AP Photo/Susan Walsh, FileU.S. President Joe Biden (L) and German Chancellor Olaf Scholz speak during a bilateral meeting in Elmau, Germany.

‘What will the next months in Ukraine look like? What does that mean for the support that the allies can organize for Ukraine?’

Germany’s Chancellor Olaf Scholz was expected to arrive in Washington on Friday for talks with U.S. President Joe Biden on charting the way ahead in their support for Ukraine, after friction over tank deliveries to the war-torn country.
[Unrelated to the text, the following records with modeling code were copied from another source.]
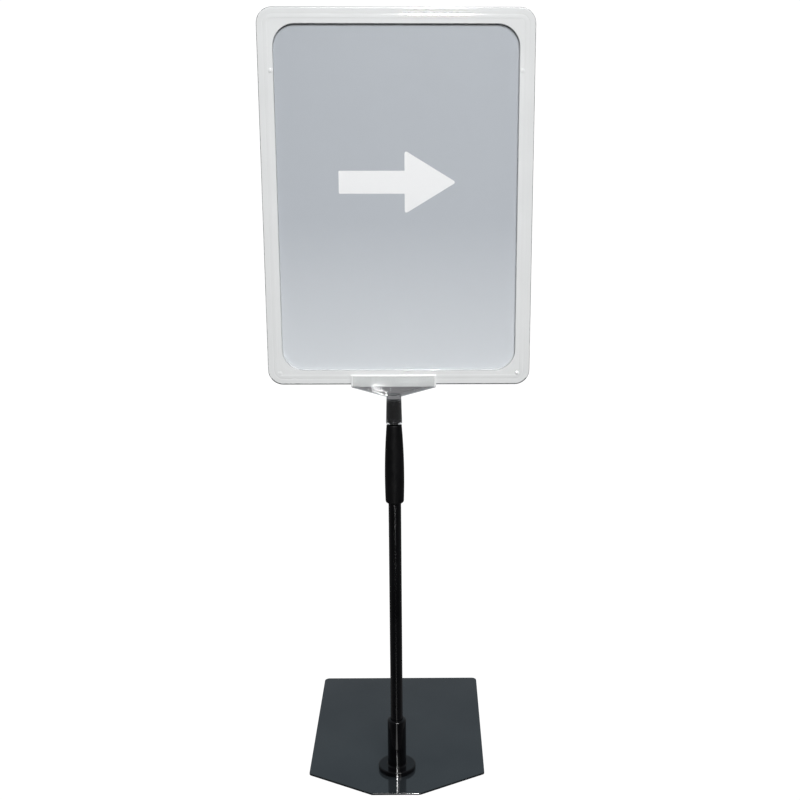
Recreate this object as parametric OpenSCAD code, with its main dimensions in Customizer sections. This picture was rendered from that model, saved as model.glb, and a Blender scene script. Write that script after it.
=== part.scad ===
// Counter-top sign stand: steel base plate, telescopic pole with a twist-lock
// grip, clear T-shaped holder, and a clear poster frame for an A4 sheet.
// Millimetres, +Z up. The origin is on the pole's axis, at the level of the
// surface the stand rests on. The frame faces -Y; the plate reaches back to +Y.

/* [Base plate] */
// Width of the plate
plate_w = 166; // [140:1:200]
// From the pole's axis to the plate's back edge
plate_back = 180; // [120:1:200]
// From the pole's axis forward to the two shoulders, where the sides turn in
plate_shoulder = 10; // [4:1:20]
// From the pole's axis to the plate's front edge
plate_front = 44; // [36:1:60]
// Width of the front edge between the two slanting edges
front_edge_w = 45; // [40:1:80]
// Thickness of the steel sheet
plate_t = 2; // [2:0.5:4]
// Thickness of the anti-slip pads under the plate
pad_t = 1; // [0.8:0.1:2]
// Diameter of the anti-slip pads
pad_d = 14; // [10:1:16]

/* [Foot] */
// Diameter of the foot's flange
flange_d = 35.2; // [30:0.2:44]
// Height of the flange
flange_h = 4.4; // [3:0.2:7]
// Diameter of the foot's sleeve round the tube
sleeve_d = 17.5; // [15:0.5:22]
// Height of the sleeve's top above the plate
sleeve_h = 52; // [35:1:70]

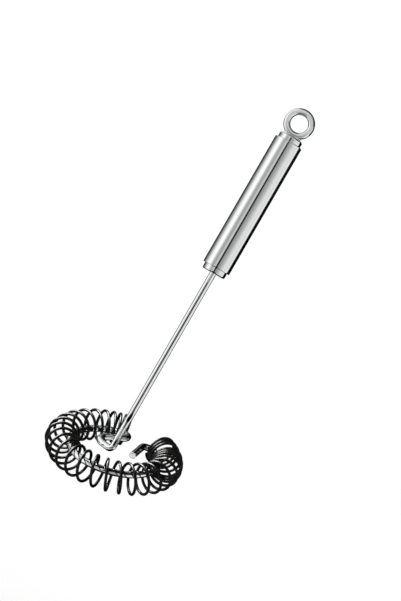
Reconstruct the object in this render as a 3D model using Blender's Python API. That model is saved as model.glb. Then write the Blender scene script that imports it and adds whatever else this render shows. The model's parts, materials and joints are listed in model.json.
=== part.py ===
"""Spiral whisk: a coil threaded on a bent wire, with a hollow handle and a hanging ring.

Metres, +Z up. The whisk hangs as it does on a rail: the handle's axis is the Z axis, and the
origin is the centre of the hanging ring's hole, which is looked through along Y.
"""
from math import acos, ceil, cos, hypot, pi, radians, sin, tan

import bmesh
import bpy
import numpy as np
from mathutils import Matrix, Vector

# Clearance between pieces that are pressed, welded or seated together
FIT_GAP = 0.0003

# Handle tube
TUBE_DIAMETER = 0.0185
TUBE_LENGTH = 0.0901
TUBE_WALL = 0.0011
TUBE_LIP_ROUND = 0.0005

# Plugs that close the tube, each with a boss left standing out of it
TOP_BOSS_HEIGHT = 0.0036
BOTTOM_BOSS_HEIGHT = 0.0037
PLUG_DEPTH = 0.0120
PLUG_EDGE_ROUND = 0.0010

# Hanging ring, of round bar, on a small weld bead with a shank in the top plug
RING_BAR = 0.0044
RING_HOLE = 0.0110
RING_RISE = 0.0095
BEAD_RADIUS = 0.0006
BEAD_LIP = 0.00015
BEAD_ROOT = 0.0010
SHANK_DIAMETER = 0.0045
SHANK_LENGTH = 0.0090

# Wire: one length, bent into rod, foot, hairpin, core ring and hook
WIRE_DIAMETER = 0.0044
TANG_PAST_PLUG = 0.0060
ROD_REACH = 0.1262
HEAD_SHIFT = 0.0020
HEAD_TILT = radians(24.5)
HEAD_TILT_DIRECTION = radians(238.8)
CORE_START = radians(90.5)
CORE_END = radians(386.0)
EYE_CORNER = (-0.0158, 0.0100, 0.0012)
HAIRPIN_REACH = 0.0179
HOOK_REACH = 0.0056
HOOK_CORNER = (0.0164, 0.0180, 0.0006)
HOOK_TIP = (0.0117, -0.0015, 0.0015)

# Radius on the inside of each of the wire's bends
FOOT_BEND = 0.0006
EYE_BEND = 0.0034
HAIRPIN_BEND = 0.0021
HOOK_FIRST_BEND = 0.0028
HOOK_SECOND_BEND = 0.0012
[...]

Scholz’s first trip to the United States in over a year offers the leaders a chance to demonstrate their resolve in backing Ukraine against Russia’s invasion. But the talks will also likely delve into thorny issues dividing the two allies – including Berlin’s fears over Washington’s green subsidies under the Inflation Reduction Act as well as U.S. caution over Germany’s economic ties with Beijing.

“I think the two of them are now more concerned about the way ahead – what will the next months in Ukraine look like? What does that mean for the support that the allies can organize for Ukraine?” said Scholz’s spokesman Steffen Hebestreit.

As the war in Ukraine recently entered its second year, Scholz offered a hint at the ongoing discussions among allies: “We are speaking with Kyiv and other partners over future security guarantees for Ukraine,” he told the Bundestag on the eve of the meeting.

But Russia on Friday warned Western countries against providing more weapons to Ukraine, singling out Germany: “It is obvious that this will prolong the conflict and have sad consequences for the Ukrainian people,” said Kremlin spokesman Dmitry Peskov.

The chancellor’s visit also comes after a period of tensions, namely over the delivery of modern battle tanks long sought by officials in Kyiv, which was agreed to at the end of January.

In an admission of the friction between the two of the biggest armaments suppliers to Ukraine, U.S. National Security Advisor Jake Sullivan said that Germany had said no Leopard tanks would be sent “until the president also agreed to send Abrams.”